Directive: Pull out every line below that holds the word "object".

Records for the task:
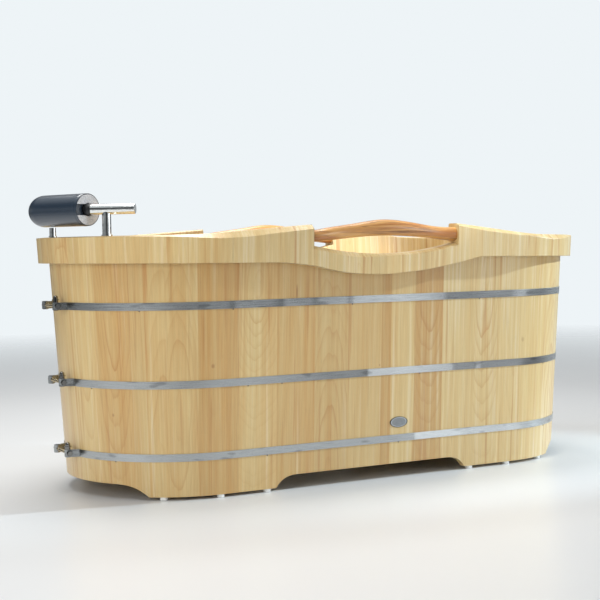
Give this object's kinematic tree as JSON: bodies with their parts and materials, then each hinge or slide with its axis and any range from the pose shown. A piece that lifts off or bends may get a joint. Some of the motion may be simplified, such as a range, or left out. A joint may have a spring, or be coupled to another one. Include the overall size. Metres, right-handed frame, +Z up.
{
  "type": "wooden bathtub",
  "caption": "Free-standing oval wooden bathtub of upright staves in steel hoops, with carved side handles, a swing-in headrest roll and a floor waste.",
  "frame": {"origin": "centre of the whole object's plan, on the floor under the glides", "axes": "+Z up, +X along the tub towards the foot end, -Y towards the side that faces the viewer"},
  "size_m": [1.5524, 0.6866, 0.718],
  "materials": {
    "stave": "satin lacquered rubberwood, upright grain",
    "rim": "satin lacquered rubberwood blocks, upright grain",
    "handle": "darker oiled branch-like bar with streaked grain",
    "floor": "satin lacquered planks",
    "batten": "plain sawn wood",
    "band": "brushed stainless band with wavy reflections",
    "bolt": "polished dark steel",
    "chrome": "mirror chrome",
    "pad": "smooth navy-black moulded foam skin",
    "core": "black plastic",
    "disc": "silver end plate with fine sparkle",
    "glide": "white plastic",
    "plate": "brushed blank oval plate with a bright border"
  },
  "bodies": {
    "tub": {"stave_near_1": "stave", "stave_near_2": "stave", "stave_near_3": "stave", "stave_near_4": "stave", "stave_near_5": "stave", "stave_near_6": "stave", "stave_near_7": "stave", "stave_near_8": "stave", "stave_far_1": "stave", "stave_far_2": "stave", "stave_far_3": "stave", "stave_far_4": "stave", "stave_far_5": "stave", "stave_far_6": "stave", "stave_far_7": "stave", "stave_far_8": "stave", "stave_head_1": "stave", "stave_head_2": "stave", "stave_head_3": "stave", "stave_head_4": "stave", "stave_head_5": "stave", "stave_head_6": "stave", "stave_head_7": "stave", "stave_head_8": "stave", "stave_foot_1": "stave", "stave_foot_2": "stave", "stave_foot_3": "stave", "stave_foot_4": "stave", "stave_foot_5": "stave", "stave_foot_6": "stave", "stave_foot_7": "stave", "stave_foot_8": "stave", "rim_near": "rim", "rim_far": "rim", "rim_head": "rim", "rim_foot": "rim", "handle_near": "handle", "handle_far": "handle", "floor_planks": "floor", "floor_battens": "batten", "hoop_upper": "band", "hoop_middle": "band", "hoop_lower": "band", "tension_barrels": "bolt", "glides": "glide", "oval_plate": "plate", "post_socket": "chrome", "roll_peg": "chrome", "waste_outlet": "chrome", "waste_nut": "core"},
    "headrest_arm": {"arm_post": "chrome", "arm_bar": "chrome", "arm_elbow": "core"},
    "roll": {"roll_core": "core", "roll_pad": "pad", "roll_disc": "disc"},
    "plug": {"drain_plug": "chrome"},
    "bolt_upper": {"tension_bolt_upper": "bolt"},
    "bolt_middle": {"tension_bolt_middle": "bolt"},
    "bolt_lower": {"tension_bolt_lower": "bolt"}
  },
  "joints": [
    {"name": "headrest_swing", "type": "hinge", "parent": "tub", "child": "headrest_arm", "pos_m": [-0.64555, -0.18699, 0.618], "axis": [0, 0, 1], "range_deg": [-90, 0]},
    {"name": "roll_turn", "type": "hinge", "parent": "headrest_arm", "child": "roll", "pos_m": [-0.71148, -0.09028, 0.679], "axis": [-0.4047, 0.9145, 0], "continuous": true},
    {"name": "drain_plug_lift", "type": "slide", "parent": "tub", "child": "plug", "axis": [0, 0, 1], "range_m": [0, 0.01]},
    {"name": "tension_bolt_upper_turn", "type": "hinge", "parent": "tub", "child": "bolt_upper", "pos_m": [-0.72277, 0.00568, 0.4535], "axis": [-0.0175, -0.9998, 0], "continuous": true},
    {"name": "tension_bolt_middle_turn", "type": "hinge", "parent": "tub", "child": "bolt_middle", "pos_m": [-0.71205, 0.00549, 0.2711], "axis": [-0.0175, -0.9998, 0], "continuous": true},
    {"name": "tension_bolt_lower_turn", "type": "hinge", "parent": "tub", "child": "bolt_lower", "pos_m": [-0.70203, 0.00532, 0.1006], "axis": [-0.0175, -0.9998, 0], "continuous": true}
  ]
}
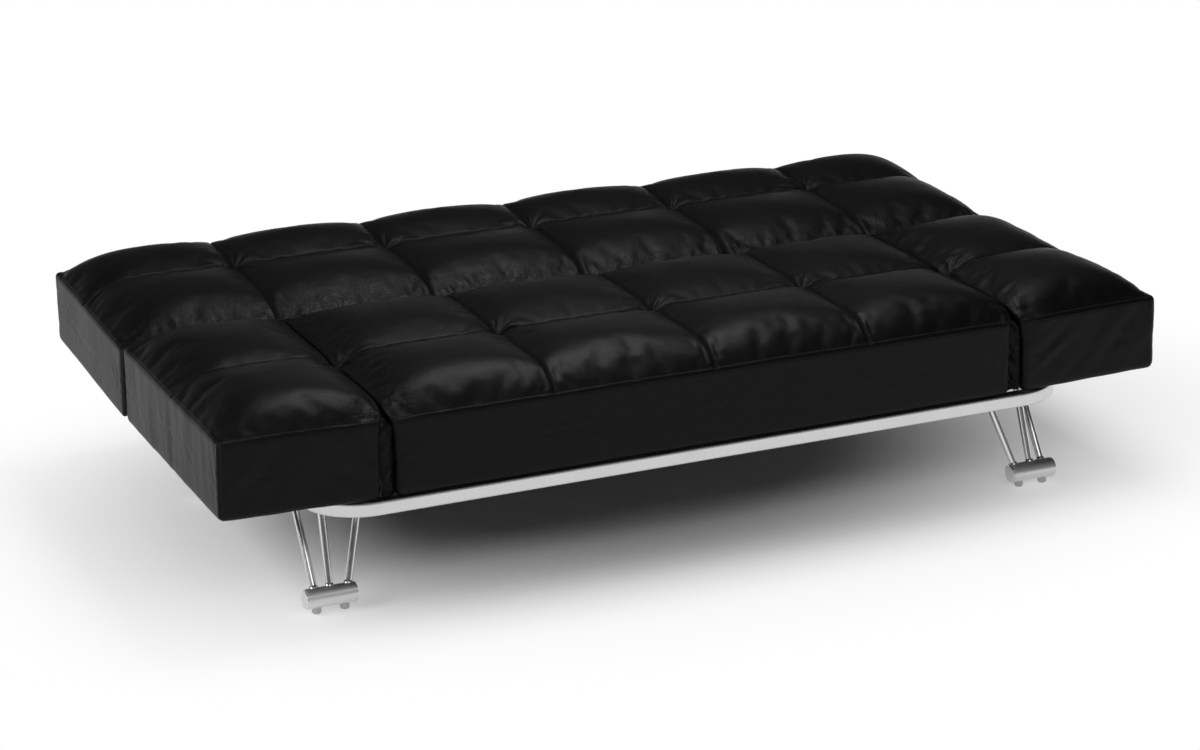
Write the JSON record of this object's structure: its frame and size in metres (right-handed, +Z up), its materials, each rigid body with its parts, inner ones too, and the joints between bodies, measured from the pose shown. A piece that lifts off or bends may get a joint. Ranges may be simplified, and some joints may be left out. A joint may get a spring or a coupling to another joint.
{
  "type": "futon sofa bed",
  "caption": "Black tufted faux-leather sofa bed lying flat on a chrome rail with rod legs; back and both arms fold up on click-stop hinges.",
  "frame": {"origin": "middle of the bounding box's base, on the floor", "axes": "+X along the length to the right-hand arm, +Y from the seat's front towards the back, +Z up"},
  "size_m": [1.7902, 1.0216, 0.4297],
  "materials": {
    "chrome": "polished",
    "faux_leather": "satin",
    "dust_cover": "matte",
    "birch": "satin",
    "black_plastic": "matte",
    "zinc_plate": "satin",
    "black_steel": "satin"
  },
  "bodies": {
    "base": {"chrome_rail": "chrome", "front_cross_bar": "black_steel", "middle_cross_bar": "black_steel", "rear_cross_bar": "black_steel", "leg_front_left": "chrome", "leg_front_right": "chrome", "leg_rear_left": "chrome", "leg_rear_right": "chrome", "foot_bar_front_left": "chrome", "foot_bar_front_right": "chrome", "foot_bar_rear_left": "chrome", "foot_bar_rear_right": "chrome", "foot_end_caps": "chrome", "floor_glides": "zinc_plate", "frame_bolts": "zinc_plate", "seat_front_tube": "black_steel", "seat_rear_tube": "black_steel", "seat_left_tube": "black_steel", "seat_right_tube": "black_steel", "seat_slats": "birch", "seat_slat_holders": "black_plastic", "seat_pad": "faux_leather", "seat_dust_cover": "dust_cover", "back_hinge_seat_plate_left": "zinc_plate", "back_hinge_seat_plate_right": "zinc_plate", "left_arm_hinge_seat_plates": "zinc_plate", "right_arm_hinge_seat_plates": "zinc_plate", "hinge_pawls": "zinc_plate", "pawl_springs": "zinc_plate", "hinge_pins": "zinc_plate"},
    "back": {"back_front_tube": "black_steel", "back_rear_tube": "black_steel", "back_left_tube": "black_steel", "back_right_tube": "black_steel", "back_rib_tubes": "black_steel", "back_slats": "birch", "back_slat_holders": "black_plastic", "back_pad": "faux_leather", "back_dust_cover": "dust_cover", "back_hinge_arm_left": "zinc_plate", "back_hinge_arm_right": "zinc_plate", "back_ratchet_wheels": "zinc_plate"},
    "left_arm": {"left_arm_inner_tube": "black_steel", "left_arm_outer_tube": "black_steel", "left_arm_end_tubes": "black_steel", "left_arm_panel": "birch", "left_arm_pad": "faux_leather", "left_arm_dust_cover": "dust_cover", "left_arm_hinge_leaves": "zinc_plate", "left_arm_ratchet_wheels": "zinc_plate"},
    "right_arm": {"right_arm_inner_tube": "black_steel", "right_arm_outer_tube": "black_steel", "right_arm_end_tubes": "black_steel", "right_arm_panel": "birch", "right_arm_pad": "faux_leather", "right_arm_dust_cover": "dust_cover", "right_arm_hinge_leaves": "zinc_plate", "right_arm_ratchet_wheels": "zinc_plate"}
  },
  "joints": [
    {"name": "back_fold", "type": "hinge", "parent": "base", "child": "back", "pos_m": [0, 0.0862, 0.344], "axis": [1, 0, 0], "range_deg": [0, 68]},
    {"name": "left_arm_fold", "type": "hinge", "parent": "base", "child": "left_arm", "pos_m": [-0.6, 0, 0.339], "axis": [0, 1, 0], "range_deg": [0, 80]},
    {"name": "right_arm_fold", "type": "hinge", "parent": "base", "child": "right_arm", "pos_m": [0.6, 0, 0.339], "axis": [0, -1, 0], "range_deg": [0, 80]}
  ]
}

* * *

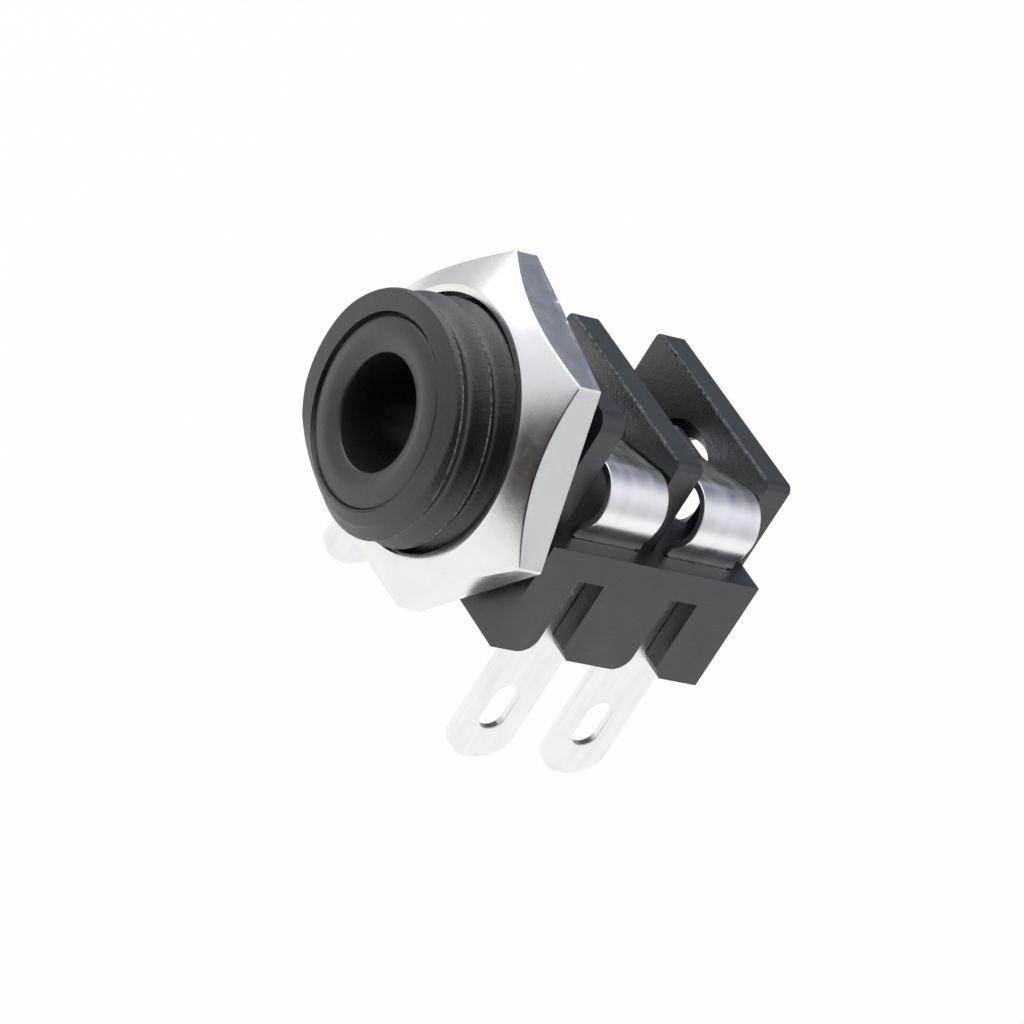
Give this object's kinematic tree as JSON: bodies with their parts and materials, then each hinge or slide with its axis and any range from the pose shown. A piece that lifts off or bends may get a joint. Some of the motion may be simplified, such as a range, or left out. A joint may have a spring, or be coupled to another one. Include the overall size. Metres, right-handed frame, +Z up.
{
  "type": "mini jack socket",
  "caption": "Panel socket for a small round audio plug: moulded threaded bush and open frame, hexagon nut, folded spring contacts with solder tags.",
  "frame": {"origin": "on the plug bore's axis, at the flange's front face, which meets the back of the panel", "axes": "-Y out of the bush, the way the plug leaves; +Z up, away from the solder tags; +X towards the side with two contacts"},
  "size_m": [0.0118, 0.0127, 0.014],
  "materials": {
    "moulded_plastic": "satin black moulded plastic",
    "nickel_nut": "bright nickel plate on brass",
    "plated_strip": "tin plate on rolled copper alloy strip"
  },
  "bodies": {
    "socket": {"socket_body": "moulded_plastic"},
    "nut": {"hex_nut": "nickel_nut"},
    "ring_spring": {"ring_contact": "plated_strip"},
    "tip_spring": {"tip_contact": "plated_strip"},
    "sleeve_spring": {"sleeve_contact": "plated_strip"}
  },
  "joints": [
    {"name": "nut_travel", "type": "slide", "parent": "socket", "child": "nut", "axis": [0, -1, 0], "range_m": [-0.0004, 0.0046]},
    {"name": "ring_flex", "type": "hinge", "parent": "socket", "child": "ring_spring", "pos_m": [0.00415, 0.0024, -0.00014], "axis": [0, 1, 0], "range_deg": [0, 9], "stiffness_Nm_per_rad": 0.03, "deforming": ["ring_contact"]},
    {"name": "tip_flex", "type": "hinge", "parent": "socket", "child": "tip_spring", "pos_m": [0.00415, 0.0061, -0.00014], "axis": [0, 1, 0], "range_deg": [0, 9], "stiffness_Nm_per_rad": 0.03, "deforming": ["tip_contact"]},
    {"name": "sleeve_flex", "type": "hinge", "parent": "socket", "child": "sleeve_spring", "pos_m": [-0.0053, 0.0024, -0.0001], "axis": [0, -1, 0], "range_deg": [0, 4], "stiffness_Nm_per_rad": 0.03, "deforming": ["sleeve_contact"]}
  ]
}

Reply:
Give this object's kinematic tree as JSON: bodies with their parts and materials, then each hinge or slide with its axis and any range from the pose shown. A piece that lifts off or bends may get a joint. Some of the motion may be simplified, such as a range, or left out. A joint may have a spring, or be coupled to another one. Include the overall size. Metres, right-handed frame, +Z up.
  "frame": {"origin": "centre of the whole object's plan, on the floor under the glides", "axes": "+Z up, +X along the tub towards the foot end, -Y towards the side that faces the viewer"},
Write the JSON record of this object's structure: its frame and size in metres (right-handed, +Z up), its materials, each rigid body with its parts, inner ones too, and the joints between bodies, measured from the pose shown. A piece that lifts off or bends may get a joint. Ranges may be simplified, and some joints may be left out. A joint may get a spring or a coupling to another joint.
Give this object's kinematic tree as JSON: bodies with their parts and materials, then each hinge or slide with its axis and any range from the pose shown. A piece that lifts off or bends may get a joint. Some of the motion may be simplified, such as a range, or left out. A joint may have a spring, or be coupled to another one. Include the overall size. Metres, right-handed frame, +Z up.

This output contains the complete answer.